*DATA SECTION*:
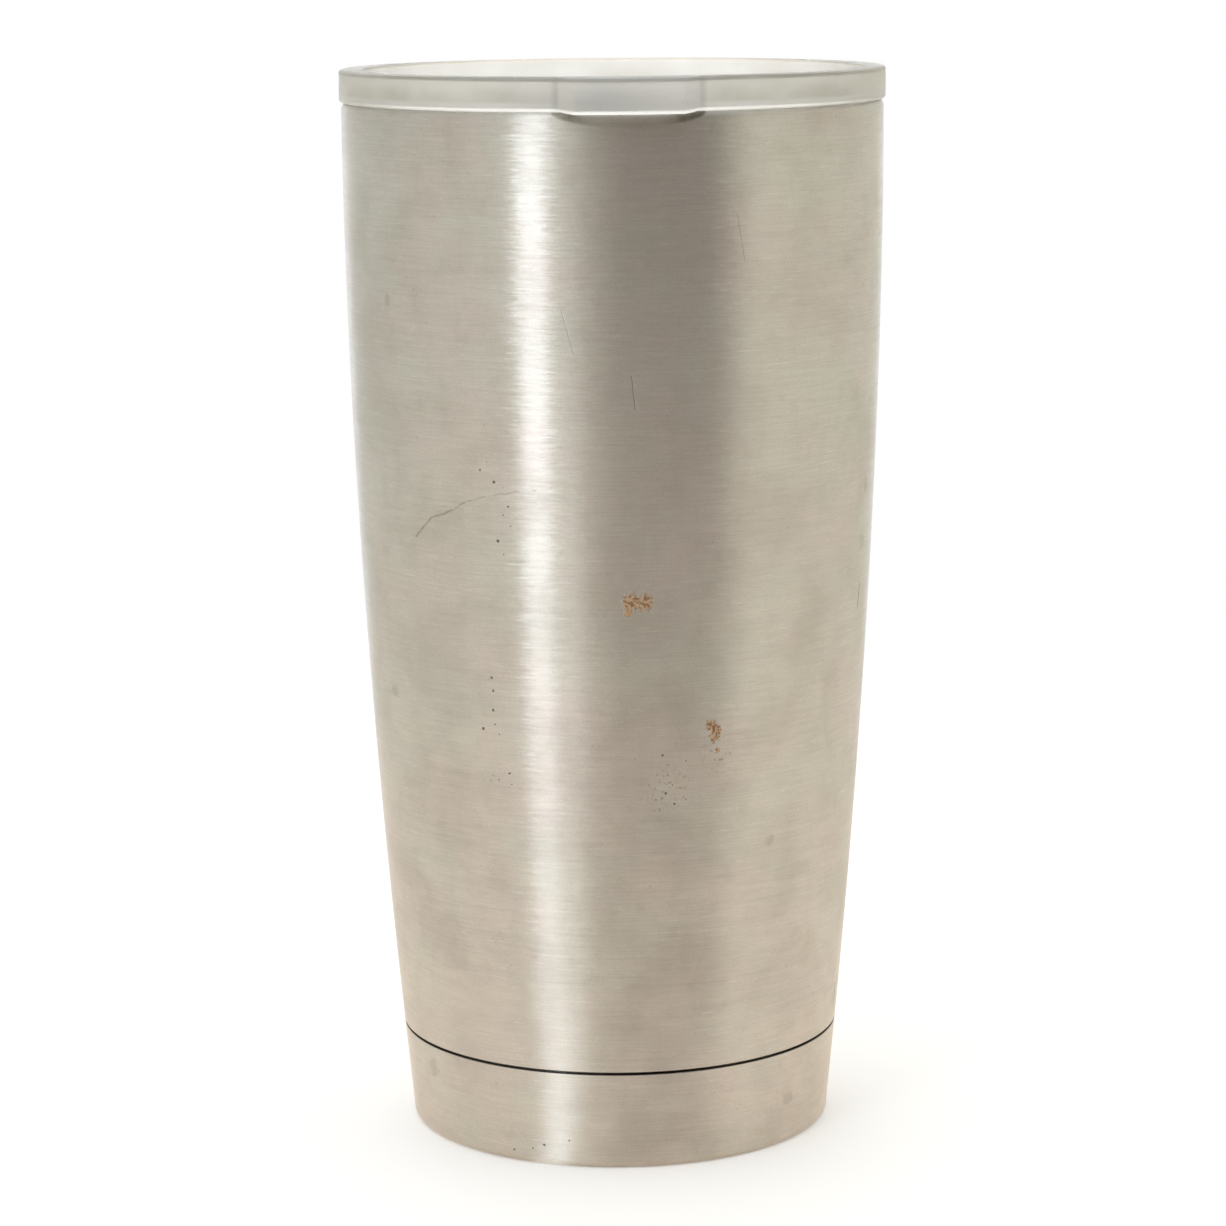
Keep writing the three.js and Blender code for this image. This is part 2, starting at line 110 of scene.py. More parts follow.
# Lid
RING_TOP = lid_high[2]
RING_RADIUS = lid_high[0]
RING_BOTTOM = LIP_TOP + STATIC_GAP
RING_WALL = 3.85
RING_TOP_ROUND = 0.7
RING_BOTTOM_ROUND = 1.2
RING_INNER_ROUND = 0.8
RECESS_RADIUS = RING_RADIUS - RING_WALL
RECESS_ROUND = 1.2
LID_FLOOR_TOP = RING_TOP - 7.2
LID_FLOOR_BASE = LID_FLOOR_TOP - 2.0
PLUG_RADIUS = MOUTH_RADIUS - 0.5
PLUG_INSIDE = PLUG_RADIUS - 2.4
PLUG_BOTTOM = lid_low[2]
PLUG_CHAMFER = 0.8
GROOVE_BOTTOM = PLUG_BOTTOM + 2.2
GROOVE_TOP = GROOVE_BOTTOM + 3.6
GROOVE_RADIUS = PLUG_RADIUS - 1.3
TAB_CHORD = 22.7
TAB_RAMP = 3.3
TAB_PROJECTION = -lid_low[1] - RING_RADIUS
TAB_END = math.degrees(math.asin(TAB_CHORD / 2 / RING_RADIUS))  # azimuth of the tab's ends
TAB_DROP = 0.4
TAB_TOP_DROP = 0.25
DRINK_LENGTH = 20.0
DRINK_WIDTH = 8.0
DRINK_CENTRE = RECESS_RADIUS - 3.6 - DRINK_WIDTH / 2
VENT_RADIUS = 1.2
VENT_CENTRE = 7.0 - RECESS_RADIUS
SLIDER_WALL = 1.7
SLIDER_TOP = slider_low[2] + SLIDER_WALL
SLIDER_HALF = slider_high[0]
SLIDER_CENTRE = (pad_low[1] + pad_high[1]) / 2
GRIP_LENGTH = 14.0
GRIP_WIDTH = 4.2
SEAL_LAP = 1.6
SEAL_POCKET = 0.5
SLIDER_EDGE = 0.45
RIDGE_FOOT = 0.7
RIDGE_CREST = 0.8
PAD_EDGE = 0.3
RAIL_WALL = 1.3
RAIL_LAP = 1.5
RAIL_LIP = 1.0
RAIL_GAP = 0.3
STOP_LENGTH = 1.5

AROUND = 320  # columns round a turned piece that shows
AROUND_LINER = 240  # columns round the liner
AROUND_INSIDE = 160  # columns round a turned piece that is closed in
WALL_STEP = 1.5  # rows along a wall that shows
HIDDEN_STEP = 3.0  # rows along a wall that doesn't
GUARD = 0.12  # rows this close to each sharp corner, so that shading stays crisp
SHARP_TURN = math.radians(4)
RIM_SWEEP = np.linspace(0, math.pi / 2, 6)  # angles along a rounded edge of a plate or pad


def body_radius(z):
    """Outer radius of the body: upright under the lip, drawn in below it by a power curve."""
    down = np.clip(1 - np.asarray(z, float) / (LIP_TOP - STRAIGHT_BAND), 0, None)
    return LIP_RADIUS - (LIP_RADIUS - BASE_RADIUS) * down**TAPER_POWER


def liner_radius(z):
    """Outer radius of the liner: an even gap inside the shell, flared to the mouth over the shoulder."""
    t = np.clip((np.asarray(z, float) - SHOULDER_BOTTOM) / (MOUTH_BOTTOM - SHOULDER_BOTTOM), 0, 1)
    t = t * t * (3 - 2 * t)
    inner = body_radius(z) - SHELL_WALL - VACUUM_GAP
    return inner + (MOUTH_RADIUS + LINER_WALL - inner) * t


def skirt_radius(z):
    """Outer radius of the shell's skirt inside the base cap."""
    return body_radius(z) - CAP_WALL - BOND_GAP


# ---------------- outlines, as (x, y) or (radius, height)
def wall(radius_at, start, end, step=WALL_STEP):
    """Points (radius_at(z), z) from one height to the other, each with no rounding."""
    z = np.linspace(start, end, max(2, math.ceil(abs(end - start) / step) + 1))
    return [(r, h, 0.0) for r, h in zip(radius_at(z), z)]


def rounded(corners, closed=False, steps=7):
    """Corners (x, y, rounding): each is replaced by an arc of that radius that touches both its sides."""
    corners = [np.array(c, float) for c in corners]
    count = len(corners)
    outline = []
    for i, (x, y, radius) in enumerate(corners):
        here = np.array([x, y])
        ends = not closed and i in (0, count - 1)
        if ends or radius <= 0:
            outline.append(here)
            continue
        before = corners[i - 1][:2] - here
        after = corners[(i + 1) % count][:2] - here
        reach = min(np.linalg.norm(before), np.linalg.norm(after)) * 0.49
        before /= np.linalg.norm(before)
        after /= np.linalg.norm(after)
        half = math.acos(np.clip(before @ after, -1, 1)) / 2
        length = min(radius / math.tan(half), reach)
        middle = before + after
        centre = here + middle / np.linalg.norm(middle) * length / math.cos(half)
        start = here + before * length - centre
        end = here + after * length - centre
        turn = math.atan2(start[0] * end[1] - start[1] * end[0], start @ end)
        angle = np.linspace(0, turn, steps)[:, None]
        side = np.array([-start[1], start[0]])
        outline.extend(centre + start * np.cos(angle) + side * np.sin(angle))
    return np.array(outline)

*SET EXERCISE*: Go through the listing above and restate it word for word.

*WORKED ANSWER*:
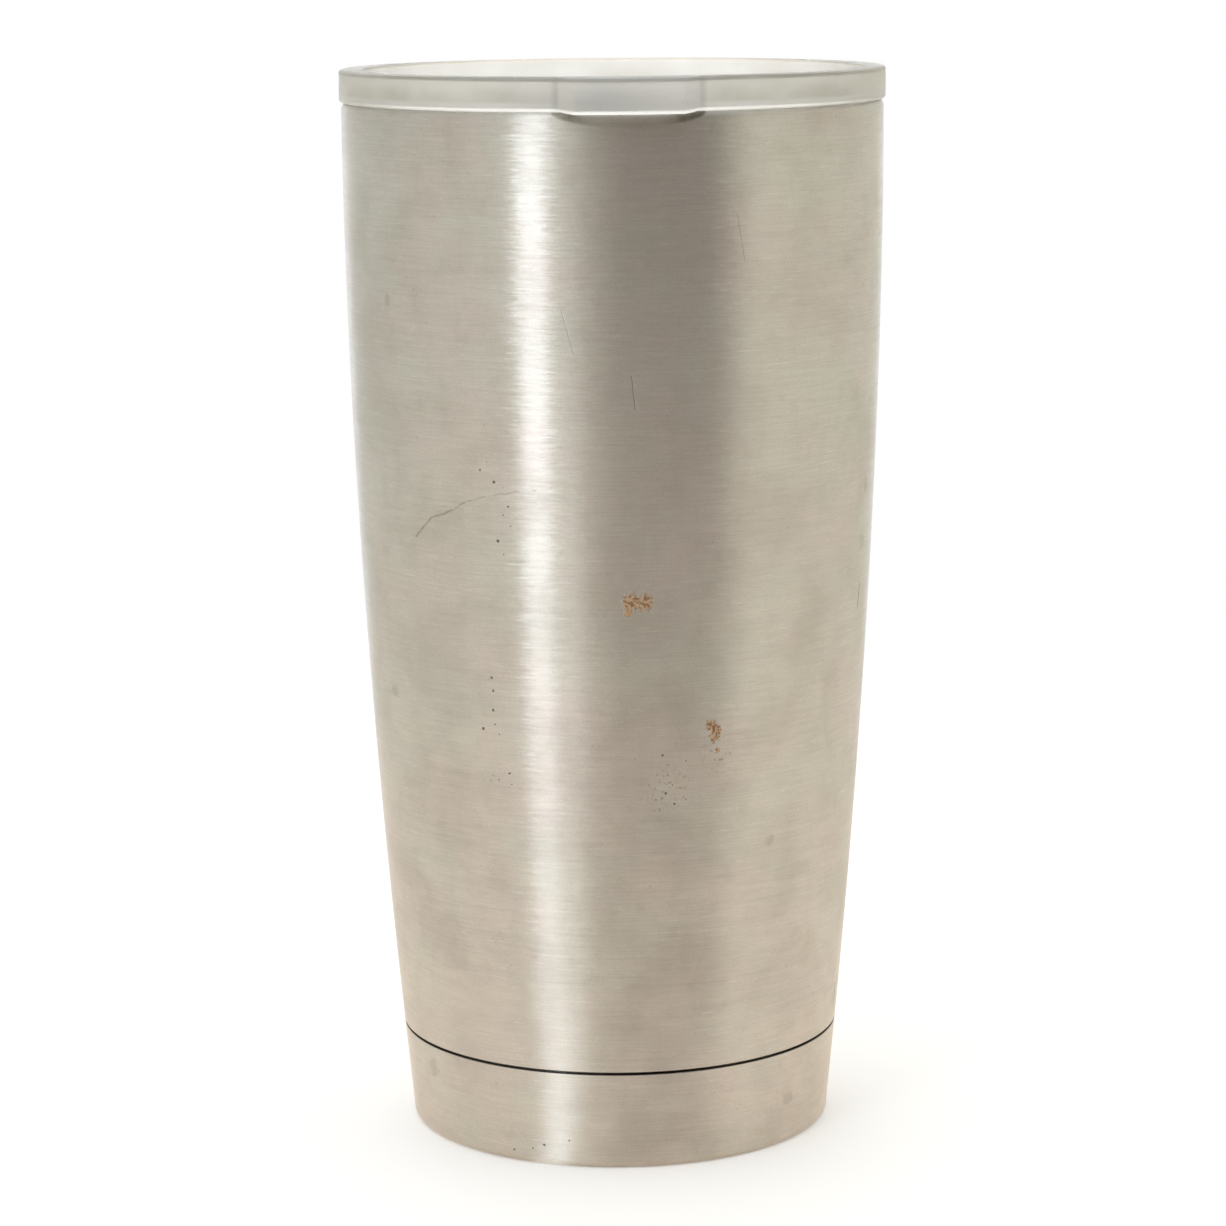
Keep writing the three.js and Blender code for this image. This is part 2, starting at line 110 of scene.py. More parts follow.
# Lid
RING_TOP = lid_high[2]
RING_RADIUS = lid_high[0]
RING_BOTTOM = LIP_TOP + STATIC_GAP
RING_WALL = 3.85
RING_TOP_ROUND = 0.7
RING_BOTTOM_ROUND = 1.2
RING_INNER_ROUND = 0.8
RECESS_RADIUS = RING_RADIUS - RING_WALL
RECESS_ROUND = 1.2
LID_FLOOR_TOP = RING_TOP - 7.2
LID_FLOOR_BASE = LID_FLOOR_TOP - 2.0
PLUG_RADIUS = MOUTH_RADIUS - 0.5
PLUG_INSIDE = PLUG_RADIUS - 2.4
PLUG_BOTTOM = lid_low[2]
PLUG_CHAMFER = 0.8
GROOVE_BOTTOM = PLUG_BOTTOM + 2.2
GROOVE_TOP = GROOVE_BOTTOM + 3.6
GROOVE_RADIUS = PLUG_RADIUS - 1.3
TAB_CHORD = 22.7
TAB_RAMP = 3.3
TAB_PROJECTION = -lid_low[1] - RING_RADIUS
TAB_END = math.degrees(math.asin(TAB_CHORD / 2 / RING_RADIUS))  # azimuth of the tab's ends
TAB_DROP = 0.4
TAB_TOP_DROP = 0.25
DRINK_LENGTH = 20.0
DRINK_WIDTH = 8.0
DRINK_CENTRE = RECESS_RADIUS - 3.6 - DRINK_WIDTH / 2
VENT_RADIUS = 1.2
VENT_CENTRE = 7.0 - RECESS_RADIUS
SLIDER_WALL = 1.7
SLIDER_TOP = slider_low[2] + SLIDER_WALL
SLIDER_HALF = slider_high[0]
SLIDER_CENTRE = (pad_low[1] + pad_high[1]) / 2
GRIP_LENGTH = 14.0
GRIP_WIDTH = 4.2
SEAL_LAP = 1.6
SEAL_POCKET = 0.5
SLIDER_EDGE = 0.45
RIDGE_FOOT = 0.7
RIDGE_CREST = 0.8
PAD_EDGE = 0.3
RAIL_WALL = 1.3
RAIL_LAP = 1.5
RAIL_LIP = 1.0
RAIL_GAP = 0.3
STOP_LENGTH = 1.5

AROUND = 320  # columns round a turned piece that shows
AROUND_LINER = 240  # columns round the liner
AROUND_INSIDE = 160  # columns round a turned piece that is closed in
WALL_STEP = 1.5  # rows along a wall that shows
HIDDEN_STEP = 3.0  # rows along a wall that doesn't
GUARD = 0.12  # rows this close to each sharp corner, so that shading stays crisp
SHARP_TURN = math.radians(4)
RIM_SWEEP = np.linspace(0, math.pi / 2, 6)  # angles along a rounded edge of a plate or pad


def body_radius(z):
    """Outer radius of the body: upright under the lip, drawn in below it by a power curve."""
    down = np.clip(1 - np.asarray(z, float) / (LIP_TOP - STRAIGHT_BAND), 0, None)
    return LIP_RADIUS - (LIP_RADIUS - BASE_RADIUS) * down**TAPER_POWER


def liner_radius(z):
    """Outer radius of the liner: an even gap inside the shell, flared to the mouth over the shoulder."""
    t = np.clip((np.asarray(z, float) - SHOULDER_BOTTOM) / (MOUTH_BOTTOM - SHOULDER_BOTTOM), 0, 1)
    t = t * t * (3 - 2 * t)
    inner = body_radius(z) - SHELL_WALL - VACUUM_GAP
    return inner + (MOUTH_RADIUS + LINER_WALL - inner) * t


def skirt_radius(z):
    """Outer radius of the shell's skirt inside the base cap."""
    return body_radius(z) - CAP_WALL - BOND_GAP


# ---------------- outlines, as (x, y) or (radius, height)
def wall(radius_at, start, end, step=WALL_STEP):
    """Points (radius_at(z), z) from one height to the other, each with no rounding."""
    z = np.linspace(start, end, max(2, math.ceil(abs(end - start) / step) + 1))
    return [(r, h, 0.0) for r, h in zip(radius_at(z), z)]


def rounded(corners, closed=False, steps=7):
    """Corners (x, y, rounding): each is replaced by an arc of that radius that touches both its sides."""
    corners = [np.array(c, float) for c in corners]
    count = len(corners)
    outline = []
    for i, (x, y, radius) in enumerate(corners):
        here = np.array([x, y])
        ends = not closed and i in (0, count - 1)
        if ends or radius <= 0:
            outline.append(here)
            continue
        before = corners[i - 1][:2] - here
        after = corners[(i + 1) % count][:2] - here
        reach = min(np.linalg.norm(before), np.linalg.norm(after)) * 0.49
        before /= np.linalg.norm(before)
        after /= np.linalg.norm(after)
        half = math.acos(np.clip(before @ after, -1, 1)) / 2
        length = min(radius / math.tan(half), reach)
        middle = before + after
        centre = here + middle / np.linalg.norm(middle) * length / math.cos(half)
        start = here + before * length - centre
        end = here + after * length - centre
        turn = math.atan2(start[0] * end[1] - start[1] * end[0], start @ end)
        angle = np.linspace(0, turn, steps)[:, None]
        side = np.array([-start[1], start[0]])
        outline.extend(centre + start * np.cos(angle) + side * np.sin(angle))
    return np.array(outline)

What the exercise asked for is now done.